When it comes to getting younger––particularly retaining and attracting recent college graduates––fixing the damn roads is not the answer.
In a recent report the Citizens Research Council includes a top and bottom ten list of state road conditions compiled by the U.S. Government Accountability Office. The top ten states in order are • Nevada •North Dakota •Florida •Georgia •Idaho •South Dakota •Missouri • Indiana •North Carolina •Utah.
Does Michigan have awful road conditions? Yes, it is ranked the fourth worst. Is fixing the damn roads worth doing? Of course. Does fixing the damn roads have anything to do with reversing Michigan’s decades long brain drain? The evidence says absolutely not.
The recent research report Grads on the Go calculates the number of recent graduates from each state’s two-year and four-year colleges and universities and compares that to the number of recent college graduates living in the state. Here is how the top ten road conditions states perform:
- Nevada -9.4%
- North Dakota -31.6%
- Florida -11.3%
- Georgia +14.5%
- Idaho -30.0%
- South Dakota -17.9%
- Missouri -2.2%
- Indiana -30.4%
- North Carolina -5.5%
- Utah -19.6%
So only one state––Georgia––on the top ten road conditions list is a brain gain state. All the others have fewer recent college graduates living in their state than they have recent graduates from the state’s community colleges and universities. Joining Michigan––which is an unacceptable -13.7 percent––on the bottom ten road conditions list are three of the brain gain states: Washington, Illinois and New York.

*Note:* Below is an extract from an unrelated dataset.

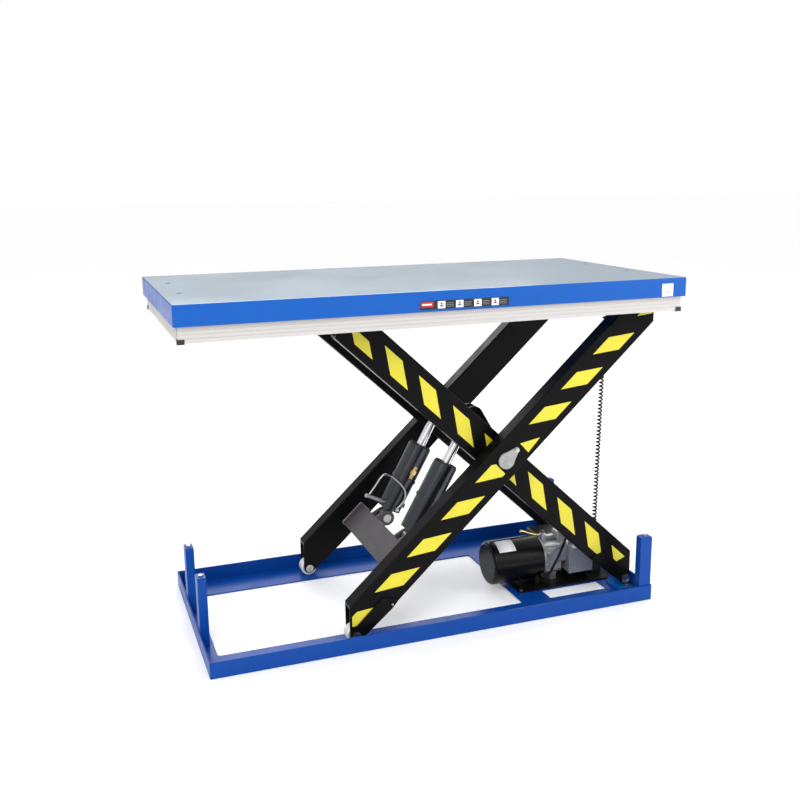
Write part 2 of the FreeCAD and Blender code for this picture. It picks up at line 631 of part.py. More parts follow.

The Citizens Research Council report includes another ranking of state roads from the Reason Foundation. Same pattern hold true with these rankings. Georgia is the only brain gain top ten state, while four bottom ten states are brain gain states: Colorado, Washington, California and New York. (Michigan ranks 27th.)
So if road conditions has nothing to do with retaining and attracting young professionals, what does? The authors of the Grads on the Go study as reported by the Washington Post conclude:
While the District is an extreme outlier, it sets a pattern. The other winners are primarily states with cities as large, dynamic and regionally vital as D.C. That would include New York, Washington, California, Illinois, Georgia, Texas, Minnesota and Massachusetts.
Exactly! All of the evidence we have seen is what matters most, by far, is transit rich, vibrant central cities. There were 17.6 million 25-34 year olds with a BA or more in the US in 2021. 4.5 million of them live in the central city of the 58 metros with working age populations of 500,000 or more. Transit rich, vibrant central cities certainly is true for each of the nine brain gain states.
If you care about getting younger and better educated, the top ten list you want to be on is cities with the most 25-34 year olds with a B.A. or more. That list is: •New York •Los Angeles •Chicago •Houston •Philadelphia •Seattle •Austin •San Diego •San Fransisco •Boston.
Of the 58 regions with working age populations of 500,000 or more Grand Rapids ranks 47th, Detroit 50th. Grand Rapids has 22,000 young professional residents, Detroit 20,000. New York is by far the nation’s leader with 773,000. Chicago is the Great Lakes leader with 307,000.
The transportation infrastructure that does matter to concentrating young talent is transit. And walkable neighborhoods that give priority to pedestrians, not cars. So infrastructure/the built environment does matter. But it is infrastructure designed for Generation Z.
Fix the damn roads is just one of many good to do policy ideas on the table for consideration by the Growing Michigan Together Council and ultimately state policymakers that have little or nothing to do with retaining and attracting young talent. Recommend and implement any or all of these worthwhile policies and programs and don’t have vibrant cities Michigan will not attract young talent at any scale.
Getting younger and better educated requires strengthening and creating more transit rich and vibrant neighborhoods in our central cities and small towns that can attract and retain young talent. These neighborhoods vary in many ways, but all share common characteristics: they are dense, walkable, high-amenity neighborhoods, with parks, outdoor recreation, retail, and public arts woven into residents’ daily lives. And they offer plentiful alternatives to driving.